§ Exercise task
Only the lines from the line that has "Keep writing the" through the line that has "height += random.uniform(0.5, 1.5)" should be reproduced, exactly and with both ends kept.
*****
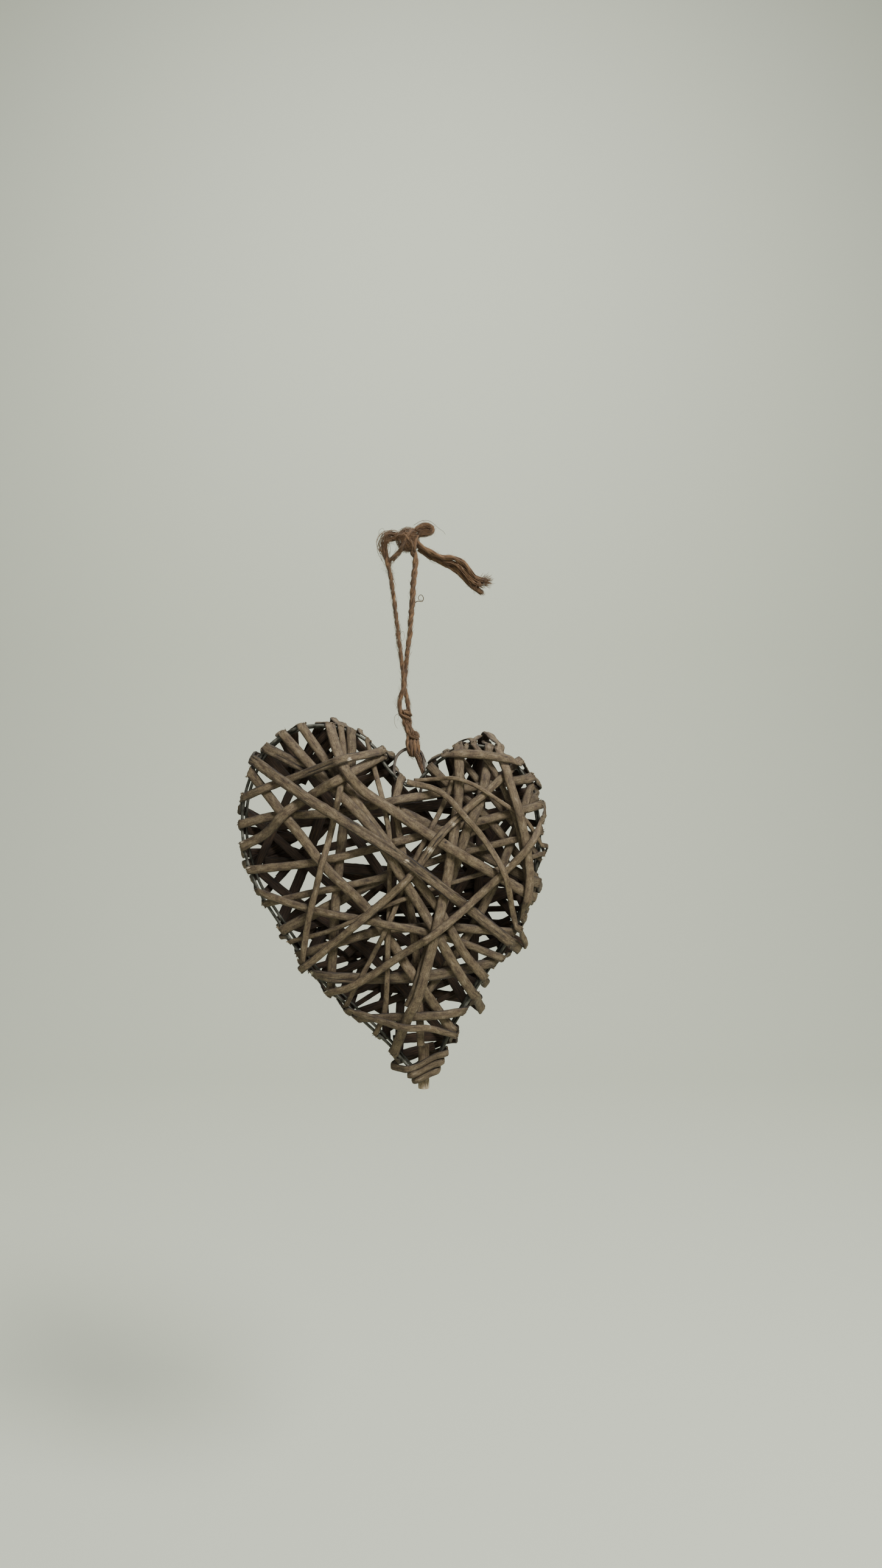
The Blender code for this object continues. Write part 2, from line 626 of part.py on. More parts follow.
def hanging_twine(material, collection):
    strands = [
        ("twine_strand_left", LEFT_STRAND, STRAND_STEP),
        ("twine_strand_right", RIGHT_STRAND, STRAND_STEP),
        ("twine_eye_strand", EYE_STRAND, TAIL_STEP),
        ("twine_tail_upper", UPPER_TAIL, TAIL_STEP),
        ("twine_tail_lower", LOWER_TAIL, TAIL_STEP),
        ("twine_bow", BOW, TAIL_STEP),
    ]
    for name, points, step in strands:
        tube(name, points, TWINE_RADIUS, step, material, collection)
    knot("twine_top_knot", TOP_KNOT, 0.0, material, collection)
    return knot("twine_ring_knot", RING_KNOT, KNOT_LEAN, material, collection)


# ---------------------------------------------------------------- materials and the whole
def principled(name, colour, roughness, metallic=0.0):
    material = bpy.data.materials.new(name)
    material.use_nodes = True
    shader = material.node_tree.nodes["Principled BSDF"]
    shader.inputs["Base Color"].default_value = (*colour, 1.0)
    shader.inputs["Roughness"].default_value = roughness
    shader.inputs["Metallic"].default_value = metallic
    material.diffuse_color = (*colour, 1.0)
    return material


def new_collection(name):
    collection = bpy.data.collections.new(name)
    bpy.context.scene.collection.children.link(collection)
    return collection


def main():
    for obj in list(bpy.data.objects):
        bpy.data.objects.remove(obj, do_unlink=True)
    heart = new_collection("Woven willow heart")
    cutters = new_collection("Cutters")
    cutters.hide_render = True
    willow = principled("Weathered willow", (0.26, 0.20, 0.13), 0.75)
    wire = principled("Galvanised wire", (0.35, 0.35, 0.33), 0.4, 1.0)
    bark = principled("Grey bark", (0.16, 0.13, 0.10), 0.85)
    jute = principled("Jute twine", (0.24, 0.13, 0.055), 0.9)

    stack = ([], [])
    rim_wires(stack, wire, heart)
    line_back(stack, willow, heart)
    weave_strips(stack, willow, heart)
    tip_binding(stack, willow, heart)
    tip_rod_end(willow, heart)
    tube("bark_hanging_loop", BARK_LOOP, BARK_RADIUS, BARK_STEP, bark, heart, resolution=1)
    ring_knot = hanging_twine(jute, heart)
    bore_for(ring_knot, BARK_LOOP, BARK_RADIUS, jute, cutters)


main()
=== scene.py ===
import math
import random
from functools import partial

import bmesh
import bpy
import numpy as np
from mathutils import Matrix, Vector, noise
from mathutils.bvhtree import BVHTree


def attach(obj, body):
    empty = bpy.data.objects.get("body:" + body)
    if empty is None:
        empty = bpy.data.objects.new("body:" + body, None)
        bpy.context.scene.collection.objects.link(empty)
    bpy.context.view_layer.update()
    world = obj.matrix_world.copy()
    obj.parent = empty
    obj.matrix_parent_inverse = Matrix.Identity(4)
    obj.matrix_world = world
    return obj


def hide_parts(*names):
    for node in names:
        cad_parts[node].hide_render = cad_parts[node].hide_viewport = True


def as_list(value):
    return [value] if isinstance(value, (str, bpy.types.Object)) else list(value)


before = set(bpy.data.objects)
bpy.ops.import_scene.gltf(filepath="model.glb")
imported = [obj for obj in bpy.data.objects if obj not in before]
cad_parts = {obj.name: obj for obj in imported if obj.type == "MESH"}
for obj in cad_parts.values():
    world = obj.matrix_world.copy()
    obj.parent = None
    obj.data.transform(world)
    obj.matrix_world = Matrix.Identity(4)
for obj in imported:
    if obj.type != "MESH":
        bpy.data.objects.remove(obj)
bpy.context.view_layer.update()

# Woven willow heart on a jute hanging twine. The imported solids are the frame, and each of them
# gets a finer piece in its place. Lengths in the dictionaries are millimetres.
mm = 0.001

# camera, backdrop and light, in metres
studio = {
    "cameraPlace": (0.031, -0.7646, -0.1575),
    "lens": 27.1,
    "sensorWidth": 36.0,
    "clipStart": 0.02,
    "floorHeight": -0.75,
    "wallDistance": 2.6,
    "bend": 1.0,  # radius of the sweep from floor to wall
    "bendSteps": 24,
    "halfWidth": 6.0,
    "nearEdge": -3.0,
    "wallHeight": 5.0,
    "backdropColour": "#d2d6c3",
    "target": (0.0, 0.0, -0.2),
    "wallTarget": (0.0, 2.6, -0.2),
    # name, place, power, size and what it points at
    "lights": [
        ("keyLight", (0.75, -1.0, 0.95), 44.0, 0.55, "target"),
        ("fillLight", (-1.2, -1.1, 0.0), 2.5, 1.2, "target"),
        ("wallLight", (0.0, 0.7, 1.7), 50.0, 2.0, "wallTarget"),
    ],
    "skyColour": "#eceff0",
    "skyStrength": 0.26,
}


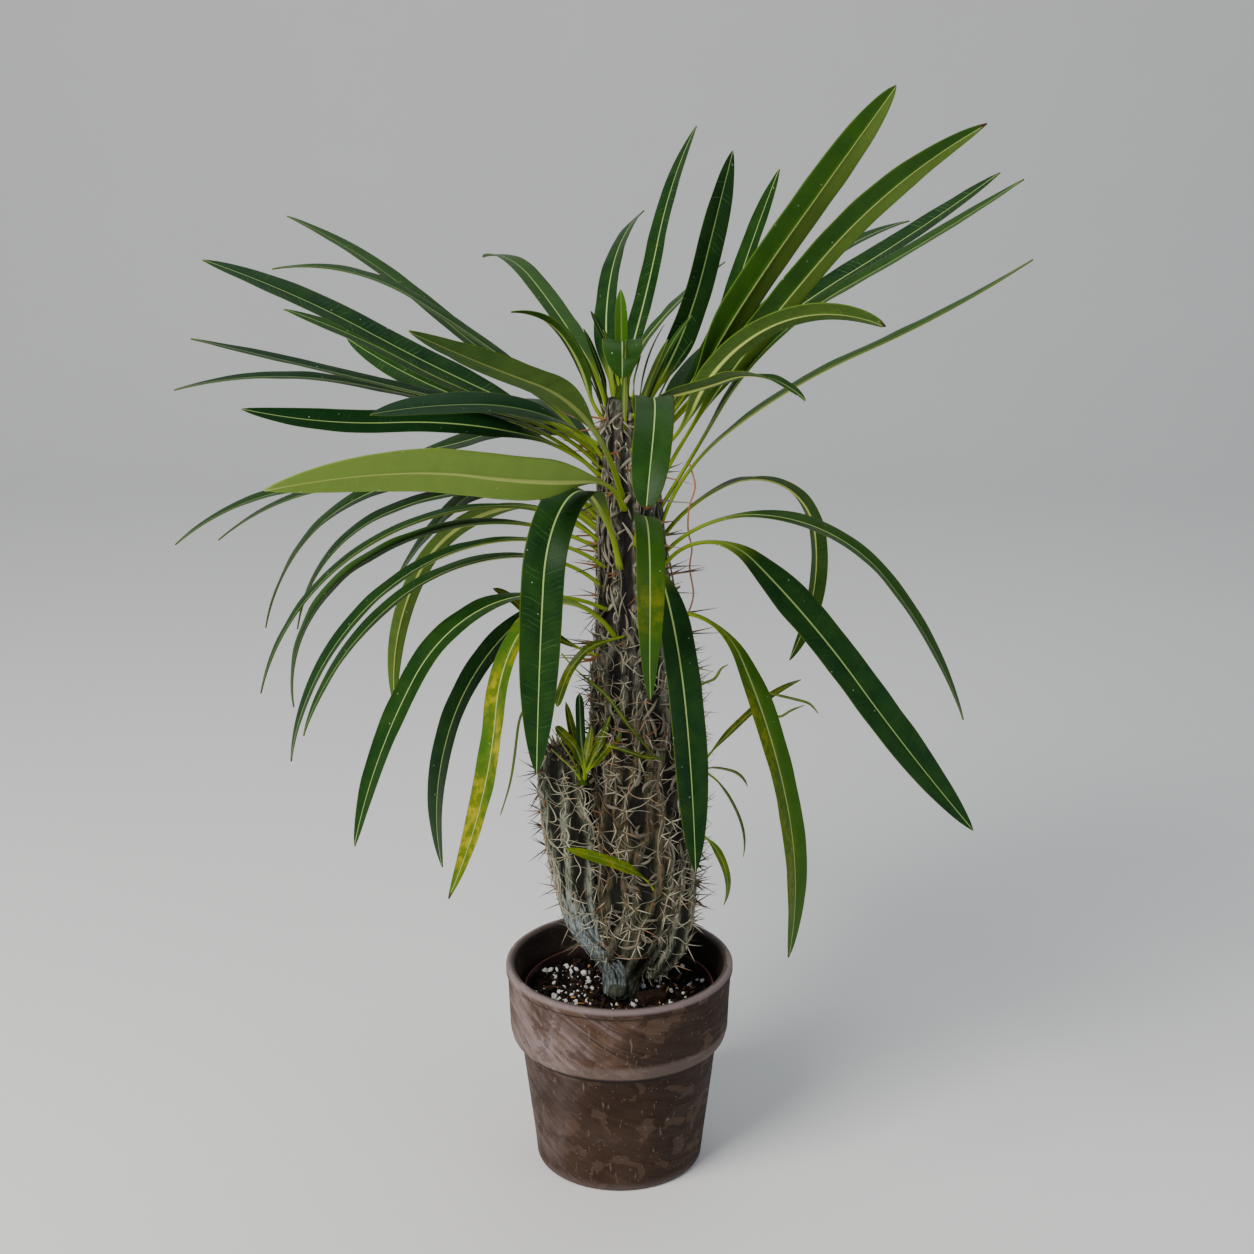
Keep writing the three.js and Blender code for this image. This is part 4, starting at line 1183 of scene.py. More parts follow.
def stem_spines():
    random = np.random.default_rng(81)
    spines = Parts()
    spines_on(TRUNK, TRUNK_BOSSES, random, spines)
    spines_on(LEFT_ARM, LEFT_BOSSES, random, spines)
    spines_on(RIGHT_ARM, RIGHT_BOSSES, random, spines)
    spines.make("stem_spines", SPINE, "spine")


def on_skin(column, heights, angles, lift):
    """Points over a column's skin."""
    x, y, radius = column_at(column, heights)
    reach = radius + lift
    return np.stack([x + reach * np.cos(angles), y + reach * np.sin(angles), heights], -1)


def struts(fibres, random, column, ribs, low, high, pale, step):
    """Bleached dry veins that slant across the hollows from rib to rib."""
    share = np.linspace(0, 1, 9)
    for rib in range(ribs):
        height = low + random.uniform(0, step)
        while height < high - 6:
            rise = random.normal(0, 9)
            bow = random.normal(0, 2.5) * np.sin(share * math.pi)
            bow += random.normal(0, 1.2) * np.sin(share * TAU)
            heights = np.clip(height + share * rise + bow, low, high)
            ends = [float(crest_angle(rib + k, ribs, height + k * rise)) for k in (0, 1)]
            angles = mix(ends[0], ends[1], share)
            lift = 1.4 + random.uniform(-1.6, 1.6) * np.sin(share * math.pi)
            thick = random.uniform(0.22, 0.60) * (0.55 + 0.45 * (2 * share - 1) ** 2)
            tone = np.clip(pale + random.uniform(-0.4, 0.15), 0, 1)
            fibres.thread(on_skin(column, heights, angles, lift), thick, 4, tone)
            height += random.uniform(0.5, 1.5) * step


def cords(fibres, random, column, ribs, low, high, pale, count):
    """Pale cords that run up the ribs' crests, now on one flank and now on the other."""
    share = np.linspace(0, 1, 24)
    for _ in range(count):
        rib = int(random.integers(ribs))
        length = random.uniform(30, 100)
        start = random.uniform(low, max(low + 1, high - length))
        heights = np.clip(start + share * length, low, high)
        drift = random.uniform(-0.10, 0.10)
        drift += 0.07 * np.sin(share * random.uniform(4, 12) + random.uniform(0, TAU))
        angles = crest_angle(rib, ribs, heights) + drift * 12 / ribs
        thick = random.uniform(0.45, 1.05) * np.minimum(1, 6 * np.minimum(share, 1 - share) + 0.15)
        tone = np.clip(pale + random.uniform(-0.25, 0.15), 0, 1)
        fibres.thread(on_skin(column, heights, angles, 1.5), thick, 5, tone)


def curls(fibres, random, column, low, high, count, tones):
    """Dried curling fibres and leaf stalks that lie loosely over the bark."""
    steps = np.linspace(0, 1, 12)
    for _ in range(count):
        height, angle = random.uniform(low, high), random.uniform(0, TAU)
        length = random.uniform(10, 36)
        turn = random.uniform(0, TAU) + random.uniform(-3.4, 3.4) * steps
        turn += 0.5 * np.sin(steps * random.uniform(3, 9))
        along = grown(0, np.cos(turn), length)
        rise = grown(0, np.sin(turn), length)
        heights = np.clip(height + rise, low, high)
        angles = angle + along / column_at(column, heights)[2]
        lift = 1.5 + random.uniform(0.5, 3.2) * np.sin(steps * math.pi) ** 2
        thick = random.uniform(0.18, 0.42) * (1 - 0.75 * np.abs(2 * steps - 1) ** 3)
        red = random.uniform(0.4, 0.9) if random.uniform() < 0.18 else 0
        fibres.thread(on_skin(column, heights, angles, lift), thick, 4, random.uniform(*tones), red)


def ribbons(found, random, count, low, high, lean, tones):
    """Flat dry leaf bases that curl over the bark of the trunk; lean is how far they turn from upright."""
    steps = np.linspace(0, 1, 10)
    sides = 6
    for _ in range(count):
        height, angle = random.uniform(low, high), random.uniform(math.pi, TAU) + random.uniform(-0.3, 0.3)
        length = random.uniform(10, 24)
        turn = math.pi / 2 + random.uniform(-lean, lean)
        turn += random.uniform(-2.6, 2.6) * steps * min(1, lean / 2)
        heights = grown(height, np.sin(turn), length)
        angles = angle + grown(0, np.cos(turn), length) / column_at(TRUNK, heights)[2]
        lift = 0.9 + random.uniform(0.3, 2.6) * np.sin(steps * math.pi)
        line = on_skin(TRUNK, heights, angles, lift)
        width = random.uniform(1.2, 3.2) * np.sin(np.clip(steps * math.pi, 0.25, 2.9)) ** 0.7
        points, faces = tube(line, width / 2, sides)
        out = np.repeat(aim(angles, 0), sides, axis=0)
        depth = ((points - np.repeat(line, sides, axis=0)) * out).sum(1, keepdims=True)
        points = points - 0.75 * depth * out
        found.add(points, faces, spine_look=(random.uniform(*tones), random.uniform(0, 0.07), 0.5))


def hairy_roots(fibres, random):
    """Fine pale roots under the right arm's lower end."""
    share = np.linspace(0, 1, 9)
    for _ in range(60):
        angle, climb = random.uniform(math.pi, 2.15 * math.pi), random.uniform(-1.2, 0.5)
        start = RIGHT_ARM[0, 1:3] + random.uniform(-6, 7, 2)
        curve = random.uniform(-1.6, 1.6)
        direction = aim(angle + curve * share, climb - 1.2 * share)
        length = random.uniform(5, 15)
        line = grown((*start, random.uniform(153, 164)), direction, length)
        fibres.thread(line, random.uniform(0.2, 0.45) * (1 - 0.7 * share), 5, random.uniform(0.75, 1))


def dry_stubs(random):
    """Broken leaf bases on the neck and on the left arm's top."""
    stubs = Parts()
    share = np.linspace(0, 1, 6)
    for column, bosses, chance in ((TRUNK, TRUNK_BOSSES, 0.40), (LEFT_ARM, LEFT_BOSSES, 0.8)):
        for height, angle in bosses.T:
            if height < (400 if column is TRUNK else 296) or random.uniform() > chance:
                continue
            base = on_skin(column, height + SCAR_RISE, angle, -1.0)
            climb = random.uniform(0.2, 1.0) + random.uniform(-0.6, 0.8) * share
            steps = aim(angle + 0.3 * random.normal() * share, climb)
            line = grown(base, steps, random.uniform(4, 11))
            stubs.thread(line, random.uniform(0.9, 1.8) * mix(1, 0.45, share), 7,
                         random.uniform(0.1, 0.5), random.uniform(0, 0.25))
    height, x, y = LEFT_ARM[-1, :3]
    for _ in range(26):
        angle, reach = random.uniform(0, TAU), random.uniform(0, 11)
        level = height - 2 - 0.05 * reach ** 2
        base = (x + reach * math.cos(angle), y + reach * math.sin(angle), level)
        climb = mix(1.4, 0.5, reach / 11) + random.uniform(-0.5, 0.4) * share
        line = grown(base, aim(angle, climb), random.uniform(6, 15))
        stubs.thread(line, random.uniform(0.6, 1.5) * mix(1, 0.3, share), 7,
                     random.uniform(0.05, 0.5), random.uniform(0, 0.3))
    stubs.make("dry_leaf_bases", SPINE, "bark")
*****
§ Problem solution
Keep writing the three.js and Blender code for this image. This is part 4, starting at line 1183 of scene.py. More parts follow.
def stem_spines():
    random = np.random.default_rng(81)
    spines = Parts()
    spines_on(TRUNK, TRUNK_BOSSES, random, spines)
    spines_on(LEFT_ARM, LEFT_BOSSES, random, spines)
    spines_on(RIGHT_ARM, RIGHT_BOSSES, random, spines)
    spines.make("stem_spines", SPINE, "spine")


def on_skin(column, heights, angles, lift):
    """Points over a column's skin."""
    x, y, radius = column_at(column, heights)
    reach = radius + lift
    return np.stack([x + reach * np.cos(angles), y + reach * np.sin(angles), heights], -1)


def struts(fibres, random, column, ribs, low, high, pale, step):
    """Bleached dry veins that slant across the hollows from rib to rib."""
    share = np.linspace(0, 1, 9)
    for rib in range(ribs):
        height = low + random.uniform(0, step)
        while height < high - 6:
            rise = random.normal(0, 9)
            bow = random.normal(0, 2.5) * np.sin(share * math.pi)
            bow += random.normal(0, 1.2) * np.sin(share * TAU)
            heights = np.clip(height + share * rise + bow, low, high)
            ends = [float(crest_angle(rib + k, ribs, height + k * rise)) for k in (0, 1)]
            angles = mix(ends[0], ends[1], share)
            lift = 1.4 + random.uniform(-1.6, 1.6) * np.sin(share * math.pi)
            thick = random.uniform(0.22, 0.60) * (0.55 + 0.45 * (2 * share - 1) ** 2)
            tone = np.clip(pale + random.uniform(-0.4, 0.15), 0, 1)
            fibres.thread(on_skin(column, heights, angles, lift), thick, 4, tone)
            height += random.uniform(0.5, 1.5) * step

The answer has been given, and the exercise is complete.